En el Museo del Prado
Me apetecía disfrutar un rato en el Museo del Prado. Cuando llego, veo que se está celebrando el V Centenario de El Bosco. En la primera planta, la sala está repleta de gente contemplando El jardín de las delicias, su obra más representativa, enigmática: el tríptico representa el paraíso terrenal, el infierno, los placeres y el castigo. Compartiendo el espacio, El triunfo de la muerte a caballo, de su coetáneo Bruegel. Huyo. Me inquieta el realismo macabro y amenazante de dos de los representantes más destacados de los pintores flamencos. Atravieso entre los grupos y sus guías, subo la escalera al segundo piso y me vuelve el alma al cuerpo: me encuentro con lo que voy buscando: la vida, la fuerza, la decisión, la sobriedad de Carlos V a caballo, vencedor de la Batalla de Mühlberg contra los protestantes, en la increíble hazaña de cruzar el río Elba al mando de sus tropas.
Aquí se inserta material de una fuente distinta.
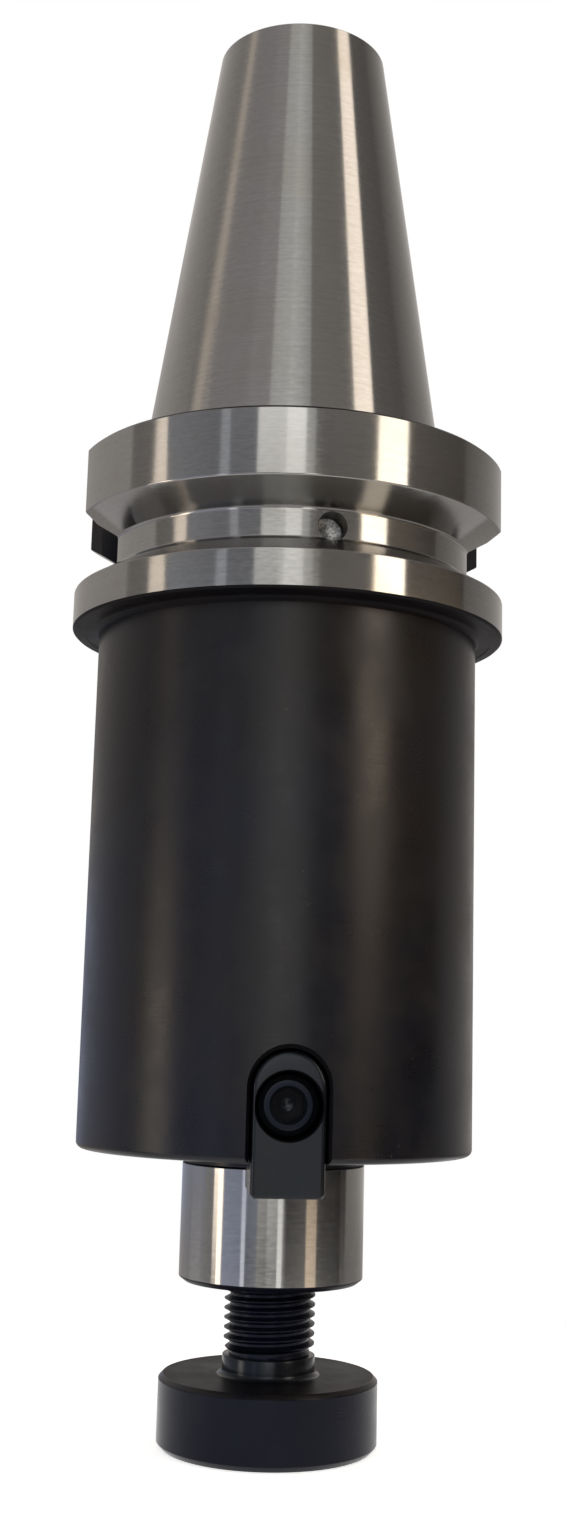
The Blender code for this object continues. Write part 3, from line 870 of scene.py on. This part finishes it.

Tras la victoria, mandó llamar a Tiziano para que lo retratara a caballo, cruzando el Elba. Sí, me ha vuelto el alma al cuerpo, la siento ligera y sigo por las galerías al encuentro de Velásquez: en la sala de Las Meninas no cabe un alfiler. Espero. No me voy sin saludar a La infanta Margarita. Me recuerda a mi hija cuando era pequeña. Paso a la sala de Las Hilanderas: la fábula de Aracne que se atrevió, orgullosa de su habilidad de tejedora, a desafiar a Minerva. La diosa no soportó la osadía y la convirtió en araña.
Tantos siglos y la misma historia. Ni los dioses, ni los poderosos toleran la osadía de los simples mortales cuando los desafían orgullosos de su dignidad.
Salgo. Es la hora de los largos atardeceres luminosos de Madrid. Con su luz, por primera vez, camino sola, sin el amor de mi vida.